Novel Nonocellulose/Nanoparticle Composites for packaging applications

S. Varanasi, G. Simon, G. Garnier, W. Batchelor
Monash University,
Australia

Keywords: nanocellulose, micro fibrillated cellulose, packaging, composite

Summary:

There is a need to develop sustainable packaging of controlled gas and water vapour permeability. Conventional paper is well known packaging material. However, the hydrophilic nature of cellulose and poor water-vapour and oxygen barrier properties due to high network porosity limits papers use in certain packaging applications. Paper packaging also easily absorbs water from the environment, or from the food it contains, thereby losing its physical and mechanical strength. Water vapour and oxygen can easily diffuse through the void spaces in paper. To mitigate these limitations, commonly plastic materials, wax and aluminium are incorporated to the paper for packaging, leading to multilayer materials. However, these materials can have serious environmental issues and the addition of these materials to paper makes the paper very difficult and inefficient to recycle as different phases cannot be separated. Cellulose nanofibers (CNF) can be produced from macro fibres through mechanical fibrillation combined with chemical or enzymatic pre-treatment. Films/sheets prepared with CNF showed superior barrier properties compared to macro fibres because of reduction in network porosity and pore size. Cellulose nanofibre sheets have low OP due to low porosity compared to films made from both commercially available petroleum based polymeric materials such as low density polyethylene (LDPE) and high density polyethylene (HDPE) and biopolymers.
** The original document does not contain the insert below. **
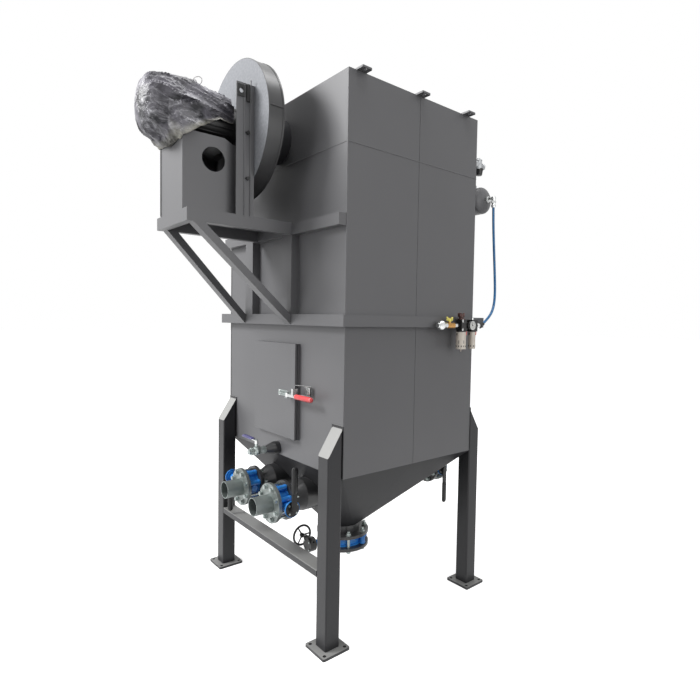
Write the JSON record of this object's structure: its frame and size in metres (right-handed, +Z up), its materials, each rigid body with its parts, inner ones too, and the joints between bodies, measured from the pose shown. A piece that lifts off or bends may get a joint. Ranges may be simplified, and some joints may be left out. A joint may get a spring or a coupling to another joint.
{
  "type": "cartridge dust collector",
  "caption": "Free-standing cartridge dust collector: a tall grey housing on legs over a hopper, with a front fan platform, pan door, flanged inlets, an air tank and an air service unit.",
  "frame": {"origin": "on the floor, at the plan centre of the four foot plates' outer anchor holes, which is the plan centre of the housing", "axes": "+Z up from the floor; -Y is the front with the fan platform, the pan door and the dust inlets; +X is the side with the air service unit; +Y is the back with the pulse air tank"},
  "size_m": [1.432, 2.0586, 3.065],
  "materials": {
    "frame_paint": "semi-gloss dark grey paint",
    "body_paint": "semi-gloss dark grey paint",
    "valve_blue": "gloss blue paint",
    "galvanised": "dull zinc",
    "stainless": "satin",
    "chrome_wire": "bright",
    "valve_silver": "cast, satin",
    "fan_zinc": "satin zinc sheet",
    "brass_fitting": "satin",
    "black_plastic": "matt black",
    "cartridge_media": "pleated, matt",
    "gasket_rubber": "matt",
    "red_grip": "dipped red grip",
    "yellow_handle": "yellow",
    "bowl_clear": "milky bowl",
    "hose_blue": "blue hose",
    "sleeve_violet": "dipped blue-violet sleeve",
    "wrap_film": "grey translucent film"
  },
  "bodies": {
    "housing": {"legs": "frame_paint", "foot_plates": "frame_paint", "leg_pads": "frame_paint", "front_rail": "frame_paint", "hopper": "body_paint", "outlet_collar": "galvanised", "outlet_flange": "galvanised", "outlet_valve_body": "valve_blue", "outlet_gearbox": "black_plastic", "nozzle_ducts": "body_paint", "valve_bodies": "valve_blue", "nozzle_stubs": "galvanised", "front_wall": "body_paint", "back_wall": "body_paint", "left_wall": "body_paint", "right_wall": "body_paint", "plenum_end_walls": "body_paint", "plenum_side_walls": "body_paint", "roof": "body_paint", "roof_lugs": "body_paint", "tube_sheet": "galvanised", "cartridges": "cartridge_media", "belt": "frame_paint", "ledger": "frame_paint", "bracket_posts": "frame_paint", "platform_frame": "frame_paint", "platform_deck": "frame_paint", "braces": "frame_paint", "door_frame": "body_paint", "hinge_lugs": "frame_paint", "latch_keeper": "chrome_wire", "motor_pedestal": "body_paint", "wrapped_motor": "wrap_film", "fan_plate": "fan_zinc", "fan_casing": "body_paint", "fan_duct": "body_paint", "fan_uprights": "frame_paint", "header_tank": "body_paint", "pulse_valves": "valve_silver", "air_unit": "black_plastic", "air_bowls": "bowl_clear", "air_coupler": "stainless", "shutoff_valve": "brass_fitting", "hose_elbow": "stainless", "air_hose": "hose_blue", "purge_pipe": "body_paint", "purge_valve": "stainless"},
    "door": {"door": "body_paint", "door_gasket": "gasket_rubber", "hinge_leaves": "frame_paint", "latch_base": "chrome_wire"},
    "latch_handle": {"latch_handle": "red_grip"},
    "latch_loop": {"latch_loop": "chrome_wire"},
    "inlet_lever_right": {"near_valve_lever": "black_plastic"},
    "inlet_lever_left": {"far_valve_lever": "black_plastic"},
    "back_lever": {"back_valve_lever": "black_plastic"},
    "outlet_wheel": {"outlet_handwheel": "black_plastic"},
    "outlet_disc": {"outlet_disc": "stainless"},
    "purge_lever": {"purge_lever": "sleeve_violet"},
    "shutoff_handle": {"shutoff_handle": "yellow_handle"}
  },
  "joints": [
    {"name": "door_swing", "type": "hinge", "parent": "housing", "child": "door", "pos_m": [-0.239, -0.51, 1.265], "axis": [0, 0, -1], "range_deg": [0, 110]},
    {"name": "latch_handle_turn", "type": "hinge", "parent": "door", "child": "latch_handle", "pos_m": [0.196, -0.56, 1.25], "axis": [0, 0, -1], "range_deg": [0, 90]},
    {"name": "latch_loop_turn", "type": "hinge", "parent": "latch_handle", "child": "latch_loop", "pos_m": [0.258, -0.546, 1.283], "axis": [0, 0, -1], "range_deg": [-90, 0]},
    {"name": "inlet_lever_right_turn", "type": "hinge", "parent": "housing", "child": "inlet_lever_right", "pos_m": [0.175, -0.601, 0.652], "axis": [1, 0, 0], "range_deg": [0, 90]},
    {"name": "inlet_lever_left_turn", "type": "hinge", "parent": "housing", "child": "inlet_lever_left", "pos_m": [-0.175, -0.601, 0.652], "axis": [-1, 0, 0], "range_deg": [0, 90]},
    {"name": "back_lever_turn", "type": "hinge", "parent": "housing", "child": "back_lever", "pos_m": [0.18, 0.645, 0.65], "axis": [1, 0, 0], "range_deg": [0, 90]},
    {"name": "outlet_wheel_turn", "type": "hinge", "parent": "housing", "child": "outlet_wheel", "pos_m": [0, -0.2583, 0.279], "axis": [-1, 0, 0], "range_deg": [0, 3240]},
    {"name": "outlet_disc_turn", "type": "hinge", "parent": "housing", "child": "outlet_disc", "pos_m": [0, 0, 0.251], "axis": [0, -1, 0], "range_deg": [0, 90]},
    {"name": "purge_lever_turn", "type": "hinge", "parent": "housing", "child": "purge_lever", "pos_m": [0, -0.642, 0.965], "axis": [0, 0, 1], "range_deg": [0, 90]},
    {"name": "shutoff_turn", "type": "hinge", "parent": "housing", "child": "shutoff_handle", "pos_m": [0.72, 0.187, 1.68], "axis": [0, 0, 1], "range_deg": [0, 90]}
  ],
  "couplings": [
    {"joint": "latch_loop_turn", "follows": "latch_handle_turn", "ratio": -1},
    {"joint": "outlet_disc_turn", "follows": "outlet_wheel_turn", "ratio": 0.027778}
  ]
}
However, WVP of nanofibre sheet is high because of the inherent sensitivity to water vapour (hydrophilic nature) of cellulose and high diffusion of water molecules. Barrier properties of nanofibre sheets depend on the size of nanofibres, sample crystallinity, and hydrophilicity. Modifying the structure of the pore network by decreasing pore size or increasing sample crystallinity should reduce the WVP. Reducing the WVP while keeping low OP is a key challenge to the utilisation of cellulose nanofibres for barrier applications. We developed a simple and novel method to prepare a nanofibre/nanoparticle composite. Nano particles acts as pore fillers to reduce the porosity of sheet. Barrier properties of composites, water vapour and oxygen permeability of composite one order of magnitude less than nanofibre sheets.